### Input data
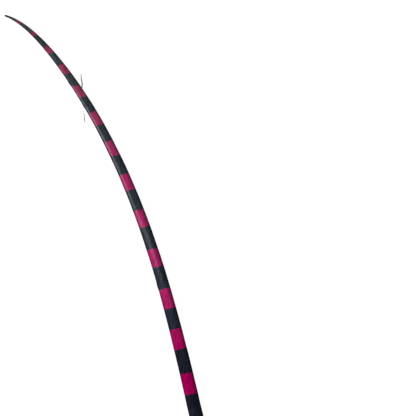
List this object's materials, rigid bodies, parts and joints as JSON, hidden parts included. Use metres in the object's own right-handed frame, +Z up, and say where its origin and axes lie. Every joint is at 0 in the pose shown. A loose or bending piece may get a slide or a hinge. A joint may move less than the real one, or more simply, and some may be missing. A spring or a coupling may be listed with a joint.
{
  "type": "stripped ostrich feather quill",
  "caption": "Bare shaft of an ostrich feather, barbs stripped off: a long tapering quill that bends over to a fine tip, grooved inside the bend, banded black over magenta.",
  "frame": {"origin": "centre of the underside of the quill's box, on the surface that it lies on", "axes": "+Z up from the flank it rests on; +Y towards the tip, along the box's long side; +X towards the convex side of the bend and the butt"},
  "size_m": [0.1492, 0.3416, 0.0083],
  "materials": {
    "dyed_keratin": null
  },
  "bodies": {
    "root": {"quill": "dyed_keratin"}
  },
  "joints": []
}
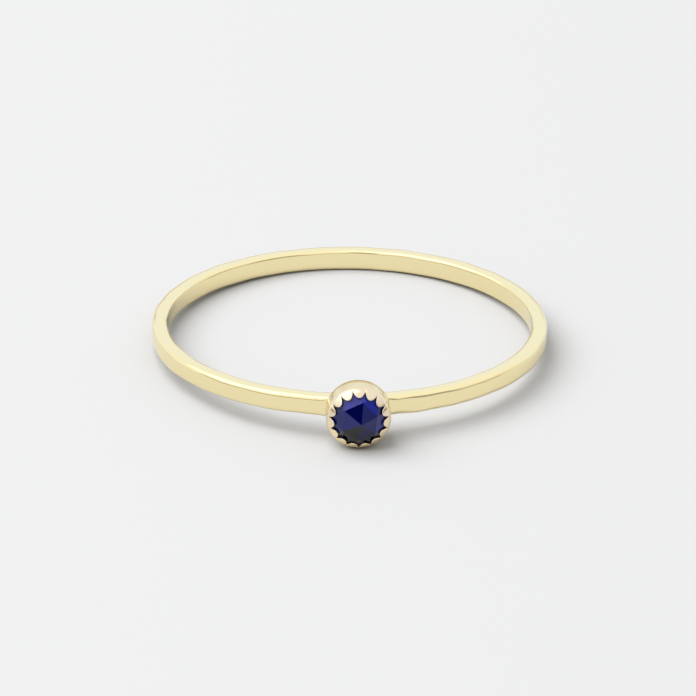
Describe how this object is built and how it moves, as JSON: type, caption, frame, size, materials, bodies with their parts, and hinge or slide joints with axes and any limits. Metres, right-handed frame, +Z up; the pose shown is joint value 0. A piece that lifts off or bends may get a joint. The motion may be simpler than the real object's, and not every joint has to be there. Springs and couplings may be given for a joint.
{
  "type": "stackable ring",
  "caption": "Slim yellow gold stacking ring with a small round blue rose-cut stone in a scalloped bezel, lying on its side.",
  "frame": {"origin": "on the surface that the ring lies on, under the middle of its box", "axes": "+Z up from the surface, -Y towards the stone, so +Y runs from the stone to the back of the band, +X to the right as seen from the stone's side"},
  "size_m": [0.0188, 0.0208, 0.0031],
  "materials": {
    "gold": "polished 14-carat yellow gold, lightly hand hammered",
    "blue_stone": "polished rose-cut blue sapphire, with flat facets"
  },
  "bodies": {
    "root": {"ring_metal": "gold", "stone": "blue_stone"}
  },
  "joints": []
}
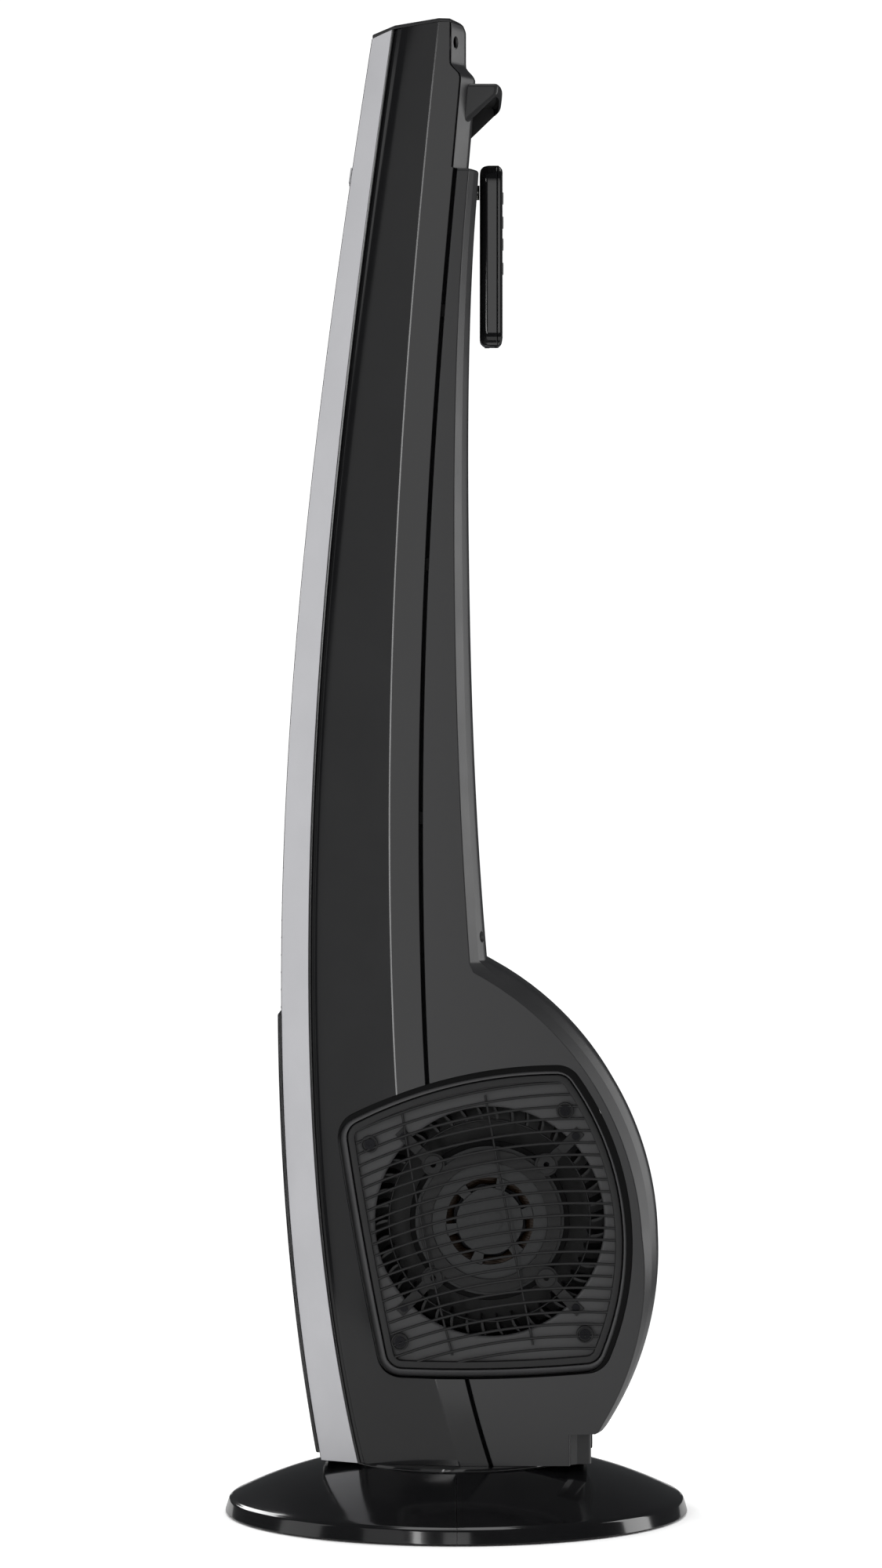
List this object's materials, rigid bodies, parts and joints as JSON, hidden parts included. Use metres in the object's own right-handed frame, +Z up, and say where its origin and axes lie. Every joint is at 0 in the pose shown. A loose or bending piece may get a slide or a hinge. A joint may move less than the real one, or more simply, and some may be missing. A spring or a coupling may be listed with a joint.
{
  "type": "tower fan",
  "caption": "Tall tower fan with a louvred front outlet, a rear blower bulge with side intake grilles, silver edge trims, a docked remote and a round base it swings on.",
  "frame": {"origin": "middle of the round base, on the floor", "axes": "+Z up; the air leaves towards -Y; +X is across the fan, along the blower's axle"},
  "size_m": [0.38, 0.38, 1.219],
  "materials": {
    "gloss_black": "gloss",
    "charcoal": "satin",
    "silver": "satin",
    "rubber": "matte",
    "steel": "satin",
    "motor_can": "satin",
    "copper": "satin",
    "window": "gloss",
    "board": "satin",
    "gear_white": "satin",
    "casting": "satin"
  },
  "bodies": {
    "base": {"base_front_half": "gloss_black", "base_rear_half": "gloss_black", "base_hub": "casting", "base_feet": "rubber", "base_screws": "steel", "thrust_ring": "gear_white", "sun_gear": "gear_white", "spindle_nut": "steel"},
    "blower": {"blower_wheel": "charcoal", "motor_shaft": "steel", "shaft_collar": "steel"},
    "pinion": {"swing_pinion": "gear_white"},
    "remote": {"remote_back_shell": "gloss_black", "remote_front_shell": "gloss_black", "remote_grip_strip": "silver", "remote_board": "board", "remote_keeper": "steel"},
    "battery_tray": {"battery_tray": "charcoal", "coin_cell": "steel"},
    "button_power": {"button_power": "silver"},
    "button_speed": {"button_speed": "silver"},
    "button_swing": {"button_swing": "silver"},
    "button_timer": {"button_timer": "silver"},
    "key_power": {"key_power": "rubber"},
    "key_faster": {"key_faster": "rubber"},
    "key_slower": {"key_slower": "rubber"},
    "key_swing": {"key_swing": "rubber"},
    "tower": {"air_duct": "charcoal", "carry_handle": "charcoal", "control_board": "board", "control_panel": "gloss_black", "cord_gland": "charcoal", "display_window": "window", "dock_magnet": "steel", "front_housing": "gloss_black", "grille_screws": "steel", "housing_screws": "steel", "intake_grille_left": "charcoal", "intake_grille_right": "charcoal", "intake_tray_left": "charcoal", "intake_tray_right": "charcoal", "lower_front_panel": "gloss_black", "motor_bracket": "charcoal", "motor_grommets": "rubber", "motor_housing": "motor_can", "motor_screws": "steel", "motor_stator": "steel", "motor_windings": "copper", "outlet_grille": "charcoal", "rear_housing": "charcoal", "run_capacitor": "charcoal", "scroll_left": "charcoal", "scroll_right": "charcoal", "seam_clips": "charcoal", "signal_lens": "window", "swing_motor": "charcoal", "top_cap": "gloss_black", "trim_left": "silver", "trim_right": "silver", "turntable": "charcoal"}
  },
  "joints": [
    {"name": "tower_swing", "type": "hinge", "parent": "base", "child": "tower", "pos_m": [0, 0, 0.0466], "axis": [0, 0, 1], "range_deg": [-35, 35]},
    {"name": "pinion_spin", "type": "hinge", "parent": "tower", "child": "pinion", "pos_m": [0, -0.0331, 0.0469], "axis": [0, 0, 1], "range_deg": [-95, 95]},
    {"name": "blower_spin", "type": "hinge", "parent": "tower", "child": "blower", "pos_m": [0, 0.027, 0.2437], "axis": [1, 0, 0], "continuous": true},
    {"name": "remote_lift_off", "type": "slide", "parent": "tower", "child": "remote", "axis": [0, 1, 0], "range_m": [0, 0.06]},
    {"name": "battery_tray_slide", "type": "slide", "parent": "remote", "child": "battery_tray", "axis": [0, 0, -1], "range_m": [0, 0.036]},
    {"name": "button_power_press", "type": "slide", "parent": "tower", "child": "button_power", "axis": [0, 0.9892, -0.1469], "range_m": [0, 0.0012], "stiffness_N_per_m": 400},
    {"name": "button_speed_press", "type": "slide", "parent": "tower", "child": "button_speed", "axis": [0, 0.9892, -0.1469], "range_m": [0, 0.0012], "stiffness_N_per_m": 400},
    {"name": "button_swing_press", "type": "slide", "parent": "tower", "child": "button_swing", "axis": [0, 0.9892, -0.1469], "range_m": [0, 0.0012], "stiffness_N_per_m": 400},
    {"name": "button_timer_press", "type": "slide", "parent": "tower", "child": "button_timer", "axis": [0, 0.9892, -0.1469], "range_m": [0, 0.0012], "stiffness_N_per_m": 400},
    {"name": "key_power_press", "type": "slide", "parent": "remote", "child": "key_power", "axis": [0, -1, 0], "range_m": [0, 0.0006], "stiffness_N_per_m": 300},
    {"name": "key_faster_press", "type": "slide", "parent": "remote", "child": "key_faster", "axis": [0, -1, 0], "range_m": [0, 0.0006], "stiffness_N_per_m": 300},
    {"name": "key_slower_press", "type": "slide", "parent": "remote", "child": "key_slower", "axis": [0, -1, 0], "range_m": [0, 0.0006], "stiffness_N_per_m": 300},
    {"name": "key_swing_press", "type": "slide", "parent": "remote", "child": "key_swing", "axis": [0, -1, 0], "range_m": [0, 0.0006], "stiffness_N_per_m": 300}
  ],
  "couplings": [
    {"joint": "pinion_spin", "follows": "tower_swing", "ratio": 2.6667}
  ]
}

### Exercise requirements
Produce an exact copy of the whole listing.

### Solved exercise
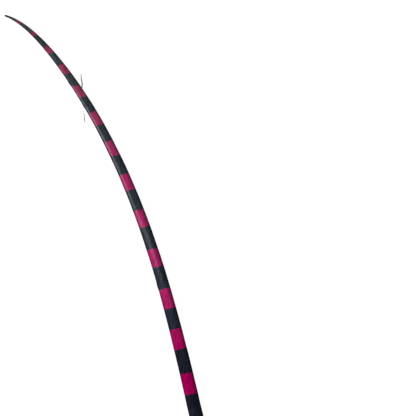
List this object's materials, rigid bodies, parts and joints as JSON, hidden parts included. Use metres in the object's own right-handed frame, +Z up, and say where its origin and axes lie. Every joint is at 0 in the pose shown. A loose or bending piece may get a slide or a hinge. A joint may move less than the real one, or more simply, and some may be missing. A spring or a coupling may be listed with a joint.
{
  "type": "stripped ostrich feather quill",
  "caption": "Bare shaft of an ostrich feather, barbs stripped off: a long tapering quill that bends over to a fine tip, grooved inside the bend, banded black over magenta.",
  "frame": {"origin": "centre of the underside of the quill's box, on the surface that it lies on", "axes": "+Z up from the flank it rests on; +Y towards the tip, along the box's long side; +X towards the convex side of the bend and the butt"},
  "size_m": [0.1492, 0.3416, 0.0083],
  "materials": {
    "dyed_keratin": null
  },
  "bodies": {
    "root": {"quill": "dyed_keratin"}
  },
  "joints": []
}
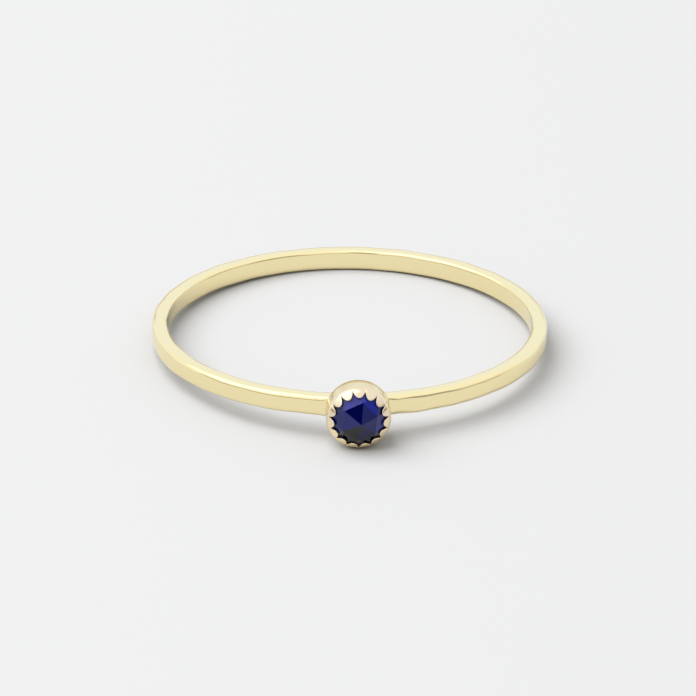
Describe how this object is built and how it moves, as JSON: type, caption, frame, size, materials, bodies with their parts, and hinge or slide joints with axes and any limits. Metres, right-handed frame, +Z up; the pose shown is joint value 0. A piece that lifts off or bends may get a joint. The motion may be simpler than the real object's, and not every joint has to be there. Springs and couplings may be given for a joint.
{
  "type": "stackable ring",
  "caption": "Slim yellow gold stacking ring with a small round blue rose-cut stone in a scalloped bezel, lying on its side.",
  "frame": {"origin": "on the surface that the ring lies on, under the middle of its box", "axes": "+Z up from the surface, -Y towards the stone, so +Y runs from the stone to the back of the band, +X to the right as seen from the stone's side"},
  "size_m": [0.0188, 0.0208, 0.0031],
  "materials": {
    "gold": "polished 14-carat yellow gold, lightly hand hammered",
    "blue_stone": "polished rose-cut blue sapphire, with flat facets"
  },
  "bodies": {
    "root": {"ring_metal": "gold", "stone": "blue_stone"}
  },
  "joints": []
}
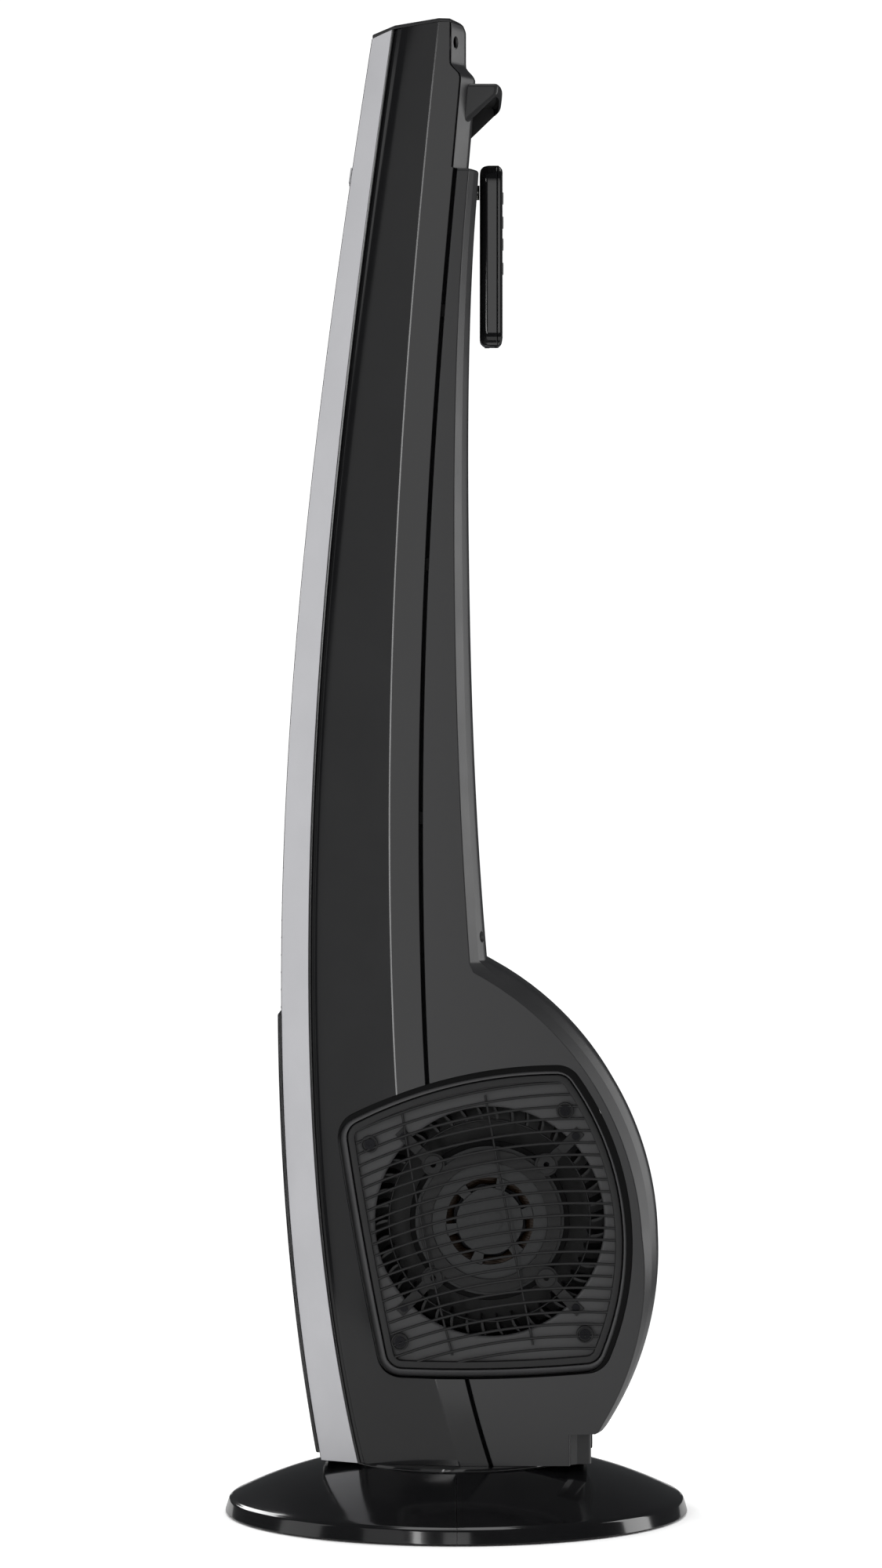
List this object's materials, rigid bodies, parts and joints as JSON, hidden parts included. Use metres in the object's own right-handed frame, +Z up, and say where its origin and axes lie. Every joint is at 0 in the pose shown. A loose or bending piece may get a slide or a hinge. A joint may move less than the real one, or more simply, and some may be missing. A spring or a coupling may be listed with a joint.
{
  "type": "tower fan",
  "caption": "Tall tower fan with a louvred front outlet, a rear blower bulge with side intake grilles, silver edge trims, a docked remote and a round base it swings on.",
  "frame": {"origin": "middle of the round base, on the floor", "axes": "+Z up; the air leaves towards -Y; +X is across the fan, along the blower's axle"},
  "size_m": [0.38, 0.38, 1.219],
  "materials": {
    "gloss_black": "gloss",
    "charcoal": "satin",
    "silver": "satin",
    "rubber": "matte",
    "steel": "satin",
    "motor_can": "satin",
    "copper": "satin",
    "window": "gloss",
    "board": "satin",
    "gear_white": "satin",
    "casting": "satin"
  },
  "bodies": {
    "base": {"base_front_half": "gloss_black", "base_rear_half": "gloss_black", "base_hub": "casting", "base_feet": "rubber", "base_screws": "steel", "thrust_ring": "gear_white", "sun_gear": "gear_white", "spindle_nut": "steel"},
    "blower": {"blower_wheel": "charcoal", "motor_shaft": "steel", "shaft_collar": "steel"},
    "pinion": {"swing_pinion": "gear_white"},
    "remote": {"remote_back_shell": "gloss_black", "remote_front_shell": "gloss_black", "remote_grip_strip": "silver", "remote_board": "board", "remote_keeper": "steel"},
    "battery_tray": {"battery_tray": "charcoal", "coin_cell": "steel"},
    "button_power": {"button_power": "silver"},
    "button_speed": {"button_speed": "silver"},
    "button_swing": {"button_swing": "silver"},
    "button_timer": {"button_timer": "silver"},
    "key_power": {"key_power": "rubber"},
    "key_faster": {"key_faster": "rubber"},
    "key_slower": {"key_slower": "rubber"},
    "key_swing": {"key_swing": "rubber"},
    "tower": {"air_duct": "charcoal", "carry_handle": "charcoal", "control_board": "board", "control_panel": "gloss_black", "cord_gland": "charcoal", "display_window": "window", "dock_magnet": "steel", "front_housing": "gloss_black", "grille_screws": "steel", "housing_screws": "steel", "intake_grille_left": "charcoal", "intake_grille_right": "charcoal", "intake_tray_left": "charcoal", "intake_tray_right": "charcoal", "lower_front_panel": "gloss_black", "motor_bracket": "charcoal", "motor_grommets": "rubber", "motor_housing": "motor_can", "motor_screws": "steel", "motor_stator": "steel", "motor_windings": "copper", "outlet_grille": "charcoal", "rear_housing": "charcoal", "run_capacitor": "charcoal", "scroll_left": "charcoal", "scroll_right": "charcoal", "seam_clips": "charcoal", "signal_lens": "window", "swing_motor": "charcoal", "top_cap": "gloss_black", "trim_left": "silver", "trim_right": "silver", "turntable": "charcoal"}
  },
  "joints": [
    {"name": "tower_swing", "type": "hinge", "parent": "base", "child": "tower", "pos_m": [0, 0, 0.0466], "axis": [0, 0, 1], "range_deg": [-35, 35]},
    {"name": "pinion_spin", "type": "hinge", "parent": "tower", "child": "pinion", "pos_m": [0, -0.0331, 0.0469], "axis": [0, 0, 1], "range_deg": [-95, 95]},
    {"name": "blower_spin", "type": "hinge", "parent": "tower", "child": "blower", "pos_m": [0, 0.027, 0.2437], "axis": [1, 0, 0], "continuous": true},
    {"name": "remote_lift_off", "type": "slide", "parent": "tower", "child": "remote", "axis": [0, 1, 0], "range_m": [0, 0.06]},
    {"name": "battery_tray_slide", "type": "slide", "parent": "remote", "child": "battery_tray", "axis": [0, 0, -1], "range_m": [0, 0.036]},
    {"name": "button_power_press", "type": "slide", "parent": "tower", "child": "button_power", "axis": [0, 0.9892, -0.1469], "range_m": [0, 0.0012], "stiffness_N_per_m": 400},
    {"name": "button_speed_press", "type": "slide", "parent": "tower", "child": "button_speed", "axis": [0, 0.9892, -0.1469], "range_m": [0, 0.0012], "stiffness_N_per_m": 400},
    {"name": "button_swing_press", "type": "slide", "parent": "tower", "child": "button_swing", "axis": [0, 0.9892, -0.1469], "range_m": [0, 0.0012], "stiffness_N_per_m": 400},
    {"name": "button_timer_press", "type": "slide", "parent": "tower", "child": "button_timer", "axis": [0, 0.9892, -0.1469], "range_m": [0, 0.0012], "stiffness_N_per_m": 400},
    {"name": "key_power_press", "type": "slide", "parent": "remote", "child": "key_power", "axis": [0, -1, 0], "range_m": [0, 0.0006], "stiffness_N_per_m": 300},
    {"name": "key_faster_press", "type": "slide", "parent": "remote", "child": "key_faster", "axis": [0, -1, 0], "range_m": [0, 0.0006], "stiffness_N_per_m": 300},
    {"name": "key_slower_press", "type": "slide", "parent": "remote", "child": "key_slower", "axis": [0, -1, 0], "range_m": [0, 0.0006], "stiffness_N_per_m": 300},
    {"name": "key_swing_press", "type": "slide", "parent": "remote", "child": "key_swing", "axis": [0, -1, 0], "range_m": [0, 0.0006], "stiffness_N_per_m": 300}
  ],
  "couplings": [
    {"joint": "pinion_spin", "follows": "tower_swing", "ratio": 2.6667}
  ]
}